Legado e Significado do Êxodo na Formação da Nação
O Êxodo e os eventos subsequentes são cruciais para compreender a identidade hebraica em várias dimensões:
Identidade Nacional e Religião: O Êxodo cimentou a ideia de um povo escolhido por Deus, com um destino singular. A fé em Yahweh tornou-se inseparável da identidade nacional, distinguindo Israel das outras nações.
Fundamentação da Lei e da Moral: A Torá, recebida no Sinai, forneceu o arcabouço legal e moral que governaria a vida dos israelitas por gerações, moldando suas instituições e valores.
Memória Coletiva e Liturgia: A celebração da Páscoa e outras festas religiosas anuais serviram para perpetuar a memória do Êxodo, garantindo que as gerações futuras se lembrassem de sua libertação e da fidelidade de Deus.
Conceito de Liberdade e Redenção: O Êxodo estabeleceu um paradigma de liberdade e redenção que ressoaria ao longo da história judaica e influenciaria outras culturas e religiões, tornando-se um símbolo universal de libertação da opressão.
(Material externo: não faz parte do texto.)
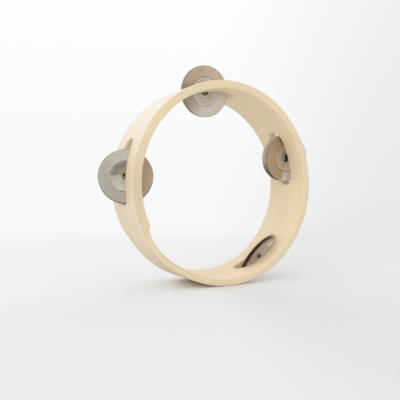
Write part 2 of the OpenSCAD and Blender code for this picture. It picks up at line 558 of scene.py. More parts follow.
    def glue_line(self, spot: Polar, radius: float, figure: Wire, kept: Wire) -> Wire:
        """A glue line on the rims, which sanding takes off outside and the shaved ply widens inside.

        Args:
            spot: The place on the hoop.
            radius: The line's radius.
            figure: The pattern that the line follows.
            kept: How much of the outer line the sanding has left.

        Returns:
            The line's strength, where 1 is full.
        """
        line = spot.radius.line(radius, self.glue_half_width) * figure.mix(*self.glue_mix)
        if radius == max(self.glue_radii):
            return line * kept
        shaved = spot.turn.rise(0.0, self.lap_turn) * spot.turn.rise(self.twist.end, self.shaved_end)
        return line + spot.radius.line(radius, self.glue_half_width * 2) * shaved

    def painted_nail_shade(self, bench: Bench) -> Wire:
        """Painted shade on the slot's sides round each nail, where the jingles shade the wall.

        Args:
            bench: The material's node tree.

        Returns:
            How dark the painted shade is, from 0 to 1.
        """
        x, _, z = bench.parts(bench.put("ShaderNodeTexCoord", output="Object"))
        marks = None
        for nail in self.nails:
            mark = bench.length(x - nail.x, z - nail.z).rise(self.nail_shade_r, self.nail_shade_r * self.nail_shade_full)
            marks = mark if marks is None else marks + mark
        return bench.math("MINIMUM", marks, 1.0)


@dataclass(frozen=True)
class Blotches:
    """A noise on the metal, by its scale, detail and roughness."""

    scale: float
    detail: float = 3.0
    roughness: float = 0.65

    def at(self, bench: Bench, place: Wire) -> Wire:
        """The noise at a place, from 0 to 1."""
        return bench.noise(place, self.scale, self.detail, self.roughness)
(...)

Transição de Nômade para Sociedade Agrícola: A conquista de Canaã marcou a transição de um estilo de vida nômade para uma sociedade agrária estabelecida, com novas estruturas sociais e econômicas.
Conclusão
O Êxodo não foi apenas um evento singular, mas uma série de experiências transformadoras que forjaram a nação de Israel. Desde a libertação da escravidão egípcia até a recepção da Torá no Sinai e a subsequente conquista de Canaã, cada fase contribuiu para a construção de uma identidade hebraica coesa, enraizada na fé monoteísta e na obediência à lei divina. A jornada do deserto, com suas provações e revelações, solidificou a aliança entre Deus e seu povo, preparando-os para se tornarem uma nação estabelecida na Terra Prometida. A memória e os ensinamentos do Êxodo continuam a ser o cerne da identidade judaica, testemunhando o poder da fé e a resiliência de um povo.